DiffAge3D: Diffusion-based 3D-aware Face Aging
Junaid Wahid, Fangneng Zhan, Pramod Rao, Christian Theobalt
TL;DR
DiffAge3D tackles the lack of 3D-aware face aging by decoupling aging from camera viewpoint and leveraging a robust, inversion-free 3D data-generation pipeline based on EG3D and CLIP. It then introduces a diffusion-based aging model with an Aging Network, a viewpoint controller, and a Temporal Consistent Aging Module to achieve faithful aging while preserving identity and enabling multiview consistency. The approach demonstrates superior aging accuracy, identity preservation, and 3D consistency compared with 2D baselines, highlighting its potential for realistic 3D-aware face editing in entertainment and visualization. The work combines 3D GAN-based data synthesis with diffusion-based aging, offering a practical, scalable path to multiview aging without inversion bottlenecks and with controllable viewpoints.
Abstract
Face aging is the process of converting an individual's appearance to a younger or older version of themselves. Existing face aging techniques have been limited to 2D settings, which often weaken their applications as there is a growing demand for 3D face modeling. Moreover, existing aging methods struggle to perform faithful aging, maintain identity, and retain the fine details of the input images.
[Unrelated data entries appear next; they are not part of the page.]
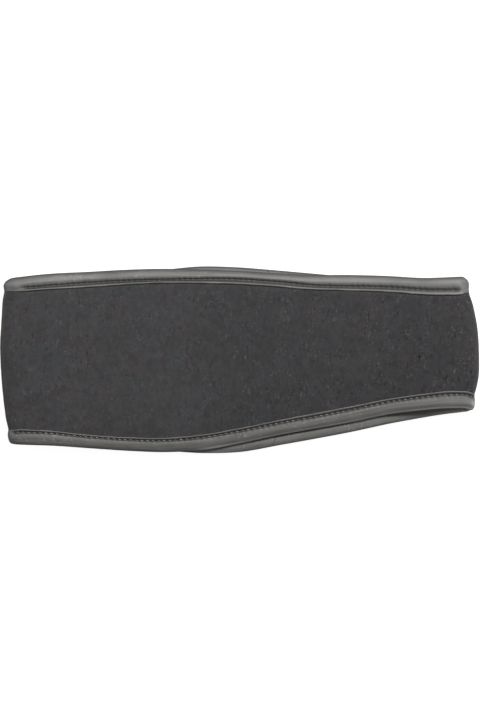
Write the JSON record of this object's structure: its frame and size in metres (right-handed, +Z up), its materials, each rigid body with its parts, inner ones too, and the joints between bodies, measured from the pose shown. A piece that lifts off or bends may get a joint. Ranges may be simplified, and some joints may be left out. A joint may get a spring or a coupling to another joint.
{
  "type": "fleece headband",
  "caption": "Wide fleece ear-warming headband with a curved lower edge and stitched stretch binding along both edges, lying flat and folded at its two ends.",
  "frame": {"origin": "middle of the underside of the laid headband's box, on the surface that it lies on", "axes": "+X along the laid loop from its deep front end to the narrow back of the head, +Y from the lower edge to the upper edge as worn, +Z up from the surface"},
  "size_m": [0.25, 0.0981, 0.015],
  "materials": {
    "fleece": "matte charcoal fleece with a short, slightly pilled nap",
    "binding": "smooth warm grey knitted stretch tape with a faint sheen"
  },
  "bodies": {
    "root": {"fleece_band": "fleece", "top_binding": "binding", "bottom_binding": "binding"}
  },
  "joints": []
}
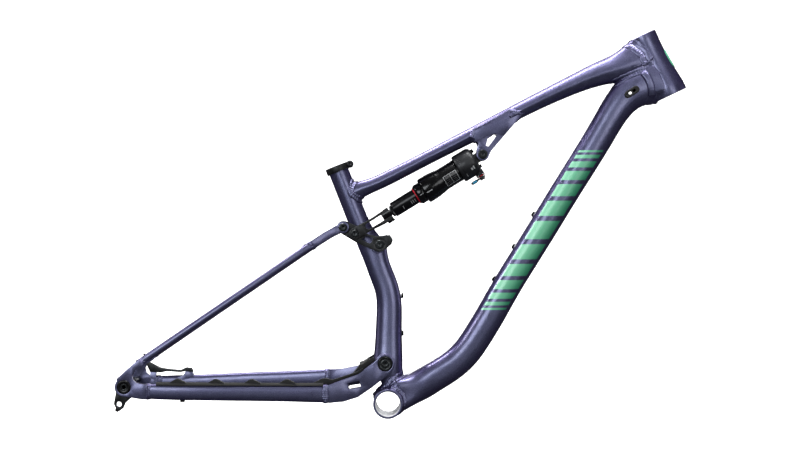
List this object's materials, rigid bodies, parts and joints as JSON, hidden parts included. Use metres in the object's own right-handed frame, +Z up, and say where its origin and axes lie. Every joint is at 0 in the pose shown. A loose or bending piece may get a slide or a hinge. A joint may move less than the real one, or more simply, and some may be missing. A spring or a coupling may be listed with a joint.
{
  "type": "bicycle frame",
  "caption": "Full-suspension mountain bike frame with flex-stay rear end, rocker link, yoke and air shock, press-fit bottom bracket, tapered head tube and thru axle.",
  "frame": {"origin": "centre of the bottom bracket shell", "axes": "+X forward towards the head tube, +Y the rider's left, +Z up; the drive side is -Y; the frame stands about two degrees nose-up from its riding position"},
  "size_m": [0.961, 0.1694, 0.6572],
  "materials": {
    "purple_paint": "satin metallic purple paint on aluminium",
    "black_anodised": "satin black anodised",
    "black_steel": "black oxide",
    "shock_black": "gloss black anodised",
    "bearing_steel": "ground",
    "black_rubber": "matt",
    "black_plastic": "matt",
    "red_rubber": "satin",
    "red_anodised": "satin",
    "silver": "machined",
    "bronze": "plain"
  },
  "bodies": {
    "front_triangle": {"head_tube": "purple_paint", "bottom_bracket_shell": "purple_paint", "main_pivot_boss": "purple_paint", "rocker_pivot_bosses": "purple_paint", "seat_tube": "purple_paint", "down_tube": "purple_paint", "top_tube": "purple_paint", "shock_mount_bracket": "purple_paint", "shock_mount_bolt": "black_steel", "main_pivot_axle": "bearing_steel", "main_pivot_caps": "black_steel", "rocker_pivot_bolts": "black_steel", "seat_clamp_collar": "black_anodised", "seat_clamp_bolt": "black_steel", "bottle_rivnuts": "silver", "bottle_bolts": "black_steel", "cable_port_covers": "black_plastic", "cable_port_screws": "black_steel"},
    "swingarm": {"chainstay_pivot_arm_right": "purple_paint", "chainstay_pivot_arm_left": "purple_paint", "main_pivot_bearings": "bearing_steel", "chainstay_bridge": "purple_paint", "dropout_right": "purple_paint", "dropout_left": "purple_paint", "derailleur_hanger": "black_anodised", "hanger_thread_insert": "silver", "hanger_bolt": "black_steel", "chainstay_right": "purple_paint", "chainstay_left": "purple_paint", "chainstay_protector": "black_rubber", "pivot_mud_guard": "black_rubber", "brake_mount_posts": "purple_paint", "brake_adapter": "black_anodised", "brake_adapter_bolts": "black_steel"},
    "flex_stays": {"seatstay_right": "purple_paint", "seatstay_left": "purple_paint", "seatstay_fork_end_right": "purple_paint", "seatstay_fork_end_left": "purple_paint", "seatstay_bridge": "purple_paint", "seatstay_pivot_bolts": "black_steel"},
    "rocker": {"rocker_link": "black_anodised", "rocker_bearings": "bearing_steel"},
    "shock_body": {"shock_head": "shock_black", "shock_eye_bushing": "bronze", "shock_air_can": "shock_black", "shock_seal_head": "shock_black", "damper_rod": "bearing_steel", "damper_piston": "silver", "shock_port_caps": "shock_black"},
    "shock_rod": {"shock_shaft": "shock_black", "air_piston": "silver", "shock_rear_block": "shock_black", "shock_yoke": "black_anodised", "yoke_shock_bolt": "black_steel", "yoke_pivot_bolts": "black_steel"},
    "oring": {"travel_oring": "red_rubber"},
    "lever": {"lockout_lever": "black_anodised"},
    "knob": {"rebound_knob": "red_anodised"},
    "axle": {"thru_axle": "black_steel"}
  },
  "joints": [
    {"name": "main_pivot", "type": "hinge", "parent": "front_triangle", "child": "swingarm", "pos_m": [-0.0047, 0, 0.067], "axis": [0, 1, 0], "range_deg": [0, 14.5]},
    {"name": "seatstay_flex", "type": "hinge", "parent": "swingarm", "child": "flex_stays", "pos_m": [-0.4, 0, 0.079], "axis": [0, 1, 0], "range_deg": [-4.36, 0], "deforming": ["seatstay_right", "seatstay_left"]},
    {"name": "rocker_pivot", "type": "hinge", "parent": "front_triangle", "child": "rocker", "pos_m": [-0.014, 0, 0.2675], "axis": [0, 1, 0], "range_deg": [0, 54.4]},
    {"name": "shock_front_eye", "type": "hinge", "parent": "front_triangle", "child": "shock_body", "pos_m": [0.1605, 0, 0.4197], "axis": [0, 1, 0], "range_deg": [0, 1.43]},
    {"name": "shock_stroke", "type": "slide", "parent": "shock_body", "child": "shock_rod", "axis": [0.8498, 0, 0.5272], "range_m": [0, 0.04104]},
    {"name": "oring_travel", "type": "slide", "parent": "shock_rod", "child": "oring", "axis": [-0.8498, 0, -0.5272], "range_m": [0, 0.04104]},
    {"name": "lockout_lever_turn", "type": "hinge", "parent": "shock_body", "child": "lever", "pos_m": [0.15794, 0, 0.38399], "axis": [0.5272, 0, -0.8498], "range_deg": [0, 90]},
    {"name": "rebound_knob_turn", "type": "hinge", "parent": "shock_body", "child": "knob", "pos_m": [0.15794, 0, 0.38399], "axis": [0.5272, 0, -0.8498], "range_deg": [0, 300]},
    {"name": "thru_axle_withdraw", "type": "slide", "parent": "swingarm", "child": "axle", "axis": [0, 1, 0], "range_m": [0, 0.19]}
  ],
  "couplings": [
    {"joint": "seatstay_flex", "follows": "main_pivot", "ratio": -0.29897},
    {"joint": "rocker_pivot", "follows": "main_pivot", "ratio": 3.7483},
    {"joint": "shock_front_eye", "follows": "main_pivot", "ratio": 0.097891},
    {"joint": "shock_stroke", "follows": "main_pivot", "m_per_rad": 0.16197},
    {"joint": "oring_travel", "follows": "main_pivot", "m_per_rad": 0.16197}
  ]
}
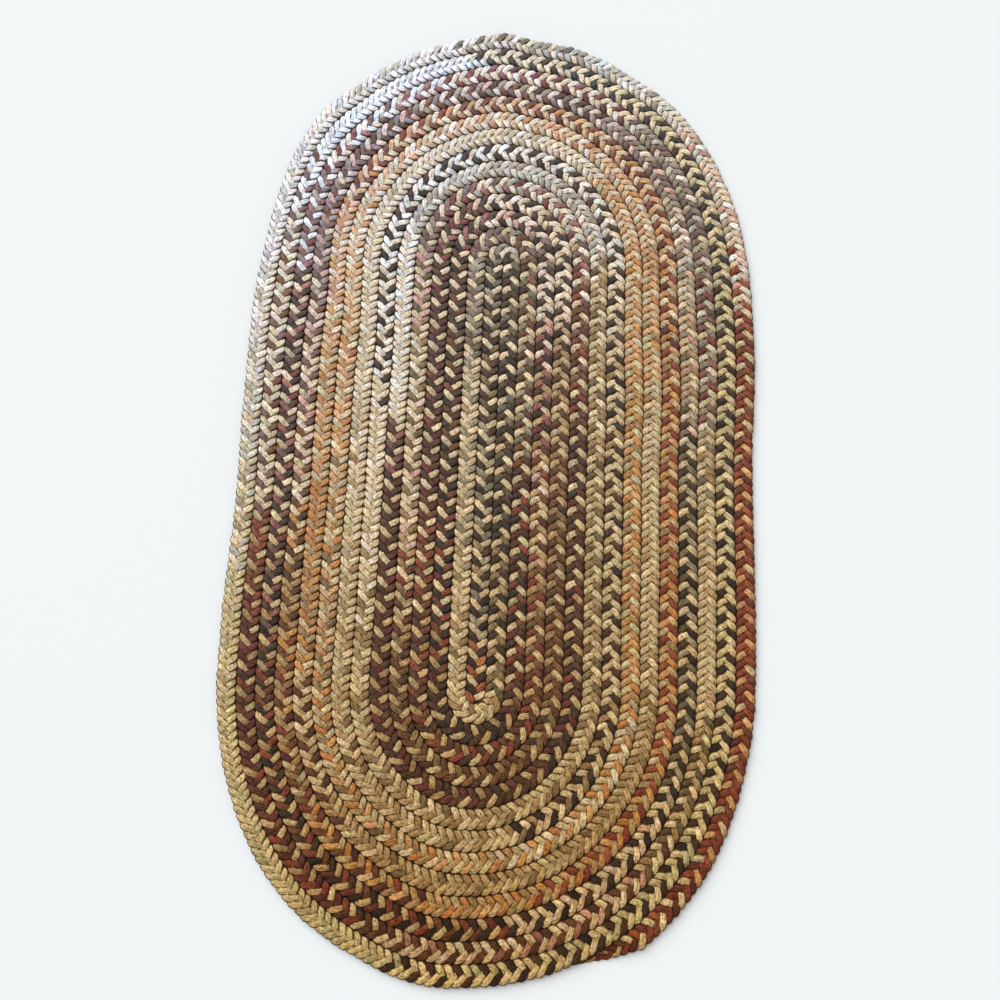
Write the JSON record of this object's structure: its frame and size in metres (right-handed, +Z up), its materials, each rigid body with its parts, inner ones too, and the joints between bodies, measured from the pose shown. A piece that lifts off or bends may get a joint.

Given these limitations and the need for a 3D-aware aging method, we propose DiffAge3D, the first 3D-aware aging framework that not only performs faithful aging and identity preservation but also operates in a 3D setting. Our aging framework allows to model the aging and camera pose separately by only taking a single image with a target age. Our framework includes a robust 3D-aware aging dataset generation pipeline by utilizing a pre-trained 3D GAN and the rich text embedding capabilities within CLIP model. Notably, we do not employ any inversion bottleneck in dataset generation. Instead, we randomly generate training samples from the latent space of 3D GAN, allowing us to manipulate the rich latent space of GAN to generate ages even with large gaps. With the generated dataset, we train a viewpoint-aware diffusion-based aging model to control the camera pose and facial age. Through quantitative and qualitative evaluations, we demonstrate that DiffAge3D outperforms existing methods, particularly in multiview-consistent aging and fine details preservation.